The LiDAR attacks also lack scope. While unpleasant to think about, a sniper with a long-range rifle or someone tossing heavy objects from a bridge over a busy freeway poses more immediate risks than the LiDAR attack does, which the Korean researchers describe. Beyond causing harm and mayhem, there are few possible motives for the attack.
"For somebody to do this LiDAR attack, it is very specific," says Juliussen. "There's not really much financial incentive since it does not involve mass exploits — unless it is for murder for hire."
Meanwhile, the Korean researchers say the LiDAR vulnerability can be fixed with difficulty. Potential "mitigative approaches" exist, while they are "either technically/economically infeasible or are not definitive solutions to the presented attacks."
We do not advocate the complete abandonment of the transition toward autonomous driving, because we believe that its advantages can outweigh the disadvantages, if realistic adversarial scenarios are appropriately mitigated. However, such considerations are currently absent; therefore, automakers and device manufacturers need to start considering these future threats before too late.
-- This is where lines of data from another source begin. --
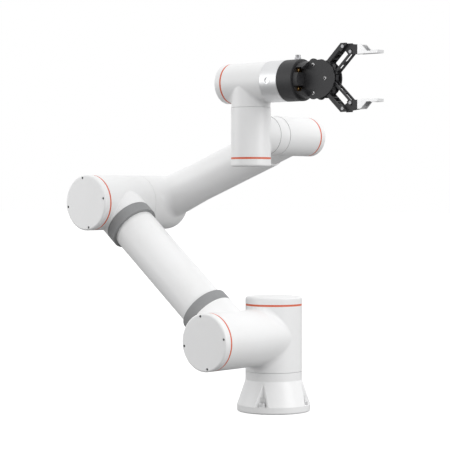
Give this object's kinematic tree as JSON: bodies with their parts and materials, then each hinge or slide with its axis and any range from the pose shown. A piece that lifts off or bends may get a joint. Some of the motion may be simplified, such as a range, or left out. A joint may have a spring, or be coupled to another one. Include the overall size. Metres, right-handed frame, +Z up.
{
  "type": "desktop robot arm",
  "caption": "Jointed robot arm on a bolted pedestal, with a parallel linkage gripper whose fingers are driven by a rack.",
  "frame": {"origin": "centre of the pedestal bottom face, on the waist axis", "axes": "+Z up along the waist axis; +X the way the gripper points at rest; -Y the side with the shoulder and elbow caps"},
  "size_m": [0.7266, 0.3009, 0.7406],
  "materials": {
    "white_paint": "white satin powder coat on cast aluminium",
    "orange_ring": "satin",
    "grey_rubber": "matte",
    "flange_aluminium": "turned",
    "black_anodised": "matte black",
    "tip_aluminium": "bright",
    "screw_steel": "satin",
    "brass": "bright",
    "motor_steel": "machined",
    "reducer_metal": "machined",
    "rack_steel": "blackened"
  },
  "bodies": {
    "base": {"base_pedestal": "white_paint", "base_bolts": "screw_steel"},
    "shoulder": {"shoulder_housing": "white_paint", "j1_ring": "orange_ring", "j1_cap": "white_paint", "j1_cap_screws": "screw_steel", "j1_motor": "motor_steel", "j1_reducer": "reducer_metal"},
    "upper_arm": {"j2_housing": "white_paint", "j2_ring": "orange_ring", "j2_cap": "white_paint", "j2_motor": "motor_steel", "j2_reducer": "reducer_metal", "arm_collars": "grey_rubber", "upper_arm_tube": "white_paint", "j3_housing": "white_paint", "j3_ring": "orange_ring", "j3_cap": "white_paint", "j3_motor": "motor_steel", "j3_reducer": "reducer_metal", "arm_cap_screws": "screw_steel"},
    "forearm": {"forearm_casting": "white_paint", "j4_housing": "white_paint", "j4_ring": "orange_ring", "j4_cap": "white_paint", "j4_cap_screws": "screw_steel", "j4_motor": "motor_steel", "j4_reducer": "reducer_metal"},
    "wrist_1": {"wrist_1_housing": "white_paint", "j5_ring": "orange_ring", "j5_cap": "white_paint", "j5_cap_screws": "screw_steel", "j5_motor": "motor_steel", "j5_reducer": "reducer_metal"},
    "wrist_2": {"wrist_2_housing": "white_paint", "j6_ring": "orange_ring", "j6_cap": "white_paint", "j6_cap_screws": "screw_steel", "j6_motor": "motor_steel", "j6_reducer": "reducer_metal"},
    "tool": {"tool_flange": "flange_aluminium", "gripper_adaptor": "black_anodised", "gripper_body": "black_anodised", "gripper_motor": "reducer_metal", "gripper_connector": "screw_steel", "gripper_mount_screws": "brass", "side_plates": "black_anodised", "plate_screws": "screw_steel", "root_pins": "screw_steel"},
    "rack": {"drive_rack": "rack_steel"},
    "upper_outer": {"upper_outer_link": "black_anodised"},
    "upper_inner": {"upper_inner_link": "black_anodised"},
    "upper_tip": {"upper_tip_carrier": "black_anodised", "upper_tip_pins": "screw_steel", "upper_fingertip": "tip_aluminium"},
    "lower_outer": {"lower_outer_link": "black_anodised"},
    "lower_inner": {"lower_inner_link": "black_anodised"},
    "lower_tip": {"lower_tip_carrier": "black_anodised", "lower_tip_pins": "screw_steel", "lower_fingertip": "tip_aluminium"}
  },
  "joints": [
    {"name": "waist_turn", "type": "hinge", "parent": "base", "child": "shoulder", "pos_m": [0, 0, 0.0813], "axis": [0, 0, 1], "range_deg": [-175, 175]},
    {"name": "shoulder_lift", "type": "hinge", "parent": "shoulder", "child": "upper_arm", "pos_m": [0, 0, 0.152], "axis": [0, 1, 0], "range_deg": [-124, 225]},
    {"name": "elbow_bend", "type": "hinge", "parent": "upper_arm", "child": "forearm", "pos_m": [-0.32747, 0, 0.4229], "axis": [0, 1, 0], "range_deg": [-260, 30]},
    {"name": "wrist_bend", "type": "hinge", "parent": "forearm", "child": "wrist_1", "pos_m": [0.02912, 0, 0.55765], "axis": [0, 1, 0], "range_deg": [-160, 100]},
    {"name": "wrist_turn", "type": "hinge", "parent": "wrist_1", "child": "wrist_2", "pos_m": [0.02912, -0.1073, 0.55765], "axis": [0, 0, 1], "range_deg": [-175, 175]},
    {"name": "tool_turn", "type": "hinge", "parent": "wrist_2", "child": "tool", "pos_m": [0.02912, -0.1073, 0.65965], "axis": [1, 0, 0], "range_deg": [-175, 175]},
    {"name": "finger_drive", "type": "hinge", "parent": "tool", "child": "upper_outer", "pos_m": [0.22152, -0.1073, 0.67995], "axis": [0, 1, 0], "range_deg": [0, 47.5]},
    {"name": "upper_inner_pivot", "type": "hinge", "parent": "tool", "child": "upper_inner", "pos_m": [0.23762, -0.1073, 0.66945], "axis": [0, 1, 0], "range_deg": [0, 48]},
    {"name": "upper_tip_pivot", "type": "hinge", "parent": "upper_outer", "child": "upper_tip", "pos_m": [0.26129, -0.1073, 0.71795], "axis": [0, 1, 0], "range_deg": [-48, 0]},
    {"name": "lower_outer_pivot", "type": "hinge", "parent": "tool", "child": "lower_outer", "pos_m": [0.22152, -0.1073, 0.63935], "axis": [0, 1, 0], "range_deg": [-48, 0]},
    {"name": "lower_inner_pivot", "type": "hinge", "parent": "tool", "child": "lower_inner", "pos_m": [0.23762, -0.1073, 0.64985], "axis": [0, 1, 0], "range_deg": [-48, 0]},
    {"name": "lower_tip_pivot", "type": "hinge", "parent": "lower_outer", "child": "lower_tip", "pos_m": [0.26129, -0.1073, 0.60135], "axis": [0, 1, 0], "range_deg": [0, 48]},
    {"name": "rack_slide", "type": "slide", "parent": "tool", "child": "rack", "axis": [1, 0, 0], "range_m": [-0.0127, 0]}
  ],
  "couplings": [
    {"joint": "upper_inner_pivot", "follows": "finger_drive", "ratio": 1},
    {"joint": "upper_tip_pivot", "follows": "finger_drive", "ratio": -1},
    {"joint": "lower_outer_pivot", "follows": "finger_drive", "ratio": -1},
    {"joint": "lower_inner_pivot", "follows": "finger_drive", "ratio": -1},
    {"joint": "lower_tip_pivot", "follows": "finger_drive", "ratio": 1},
    {"joint": "rack_slide", "follows": "finger_drive", "m_per_rad": -0.015}
  ]
}
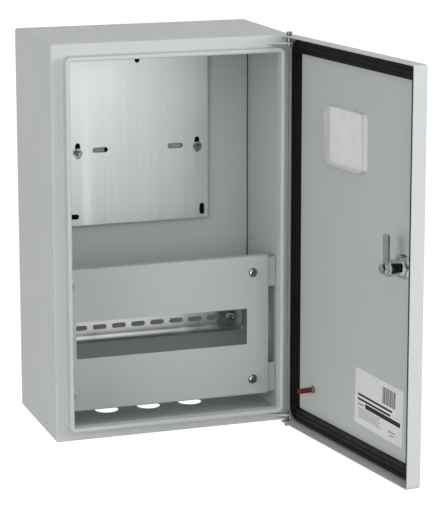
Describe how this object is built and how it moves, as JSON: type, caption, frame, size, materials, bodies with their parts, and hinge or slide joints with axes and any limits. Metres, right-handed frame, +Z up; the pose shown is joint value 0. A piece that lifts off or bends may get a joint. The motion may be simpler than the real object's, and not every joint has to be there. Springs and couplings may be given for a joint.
{
  "type": "electric meter box",
  "caption": "Wall-hung sheet-steel meter box with a hinged, gasketed, windowed door, meter panel, breaker cover and DIN rail.",
  "frame": {"origin": "centre of the four wall holes, on the rear face of the back panel", "axes": "+X to the right seen from the front, +Y into the wall, +Z up"},
  "size_m": [0.3436, 0.468, 0.4894],
  "materials": {
    "grey_paint": "light grey powder coat, fine texture, satin",
    "galvanised": "galvanised sheet with faint spangle",
    "zinc_hardware": "zinc plated",
    "lock_chrome": "bright nickel or chrome plate",
    "gasket_rubber": "black, slightly glossy",
    "window_plastic": "clear plastic",
    "red_plastic": "dark red soft plastic"
  },
  "bodies": {
    "cabinet": {"cabinet_shell": "grey_paint", "back_panel": "grey_paint", "breaker_cover": "grey_paint", "cover_bracket_upper_left": "grey_paint", "cover_bracket_upper_right": "grey_paint", "cover_bracket_lower_left": "grey_paint", "cover_bracket_lower_right": "grey_paint", "rail_bracket_left": "grey_paint", "rail_bracket_right": "grey_paint", "hinge_ear_upper": "grey_paint", "hinge_ear_lower": "grey_paint", "meter_panel": "galvanised", "din_rail": "galvanised", "meter_studs": "zinc_hardware", "meter_stud_washers": "zinc_hardware", "meter_stud_nuts": "zinc_hardware", "cover_screws": "zinc_hardware", "rail_screws": "zinc_hardware", "hinge_pin_upper": "zinc_hardware", "hinge_pin_lower": "zinc_hardware", "hinge_bush_upper": "zinc_hardware", "hinge_bush_lower": "zinc_hardware"},
    "door": {"door_shell": "grey_paint", "door_gasket": "gasket_rubber", "window": "window_plastic", "lock_housing": "lock_chrome", "lock_washer": "lock_chrome", "lock_nut": "lock_chrome", "earth_stud": "zinc_hardware", "earth_stud_cap": "red_plastic"},
    "lock_cam": {"lock_rotor": "lock_chrome", "cam_arm": "lock_chrome", "cam_bolt": "lock_chrome"}
  },
  "joints": [
    {"name": "door_hinge", "type": "hinge", "parent": "cabinet", "child": "door", "pos_m": [0.1423, -0.1657, 0], "axis": [0, 0, 1], "range_deg": [-97.8, 2]},
    {"name": "lock_turn", "type": "hinge", "parent": "door", "child": "lock_cam", "pos_m": [0.16524, -0.4157, 0.0075], "axis": [0.9907, 0.1357, 0], "range_deg": [0, 90]}
  ]
}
Indeed, while the number of people with an advanced understanding of physics and lightwave properties that are required to initiate a LiDAR attack is limited, it will be interesting to see how the industry reacts to the exploit. At the upcoming DEF CON hacking conference later this month in Las Vegas, it is very likely that the LiDAR exploit will be just one of many to follow that target driverless cars.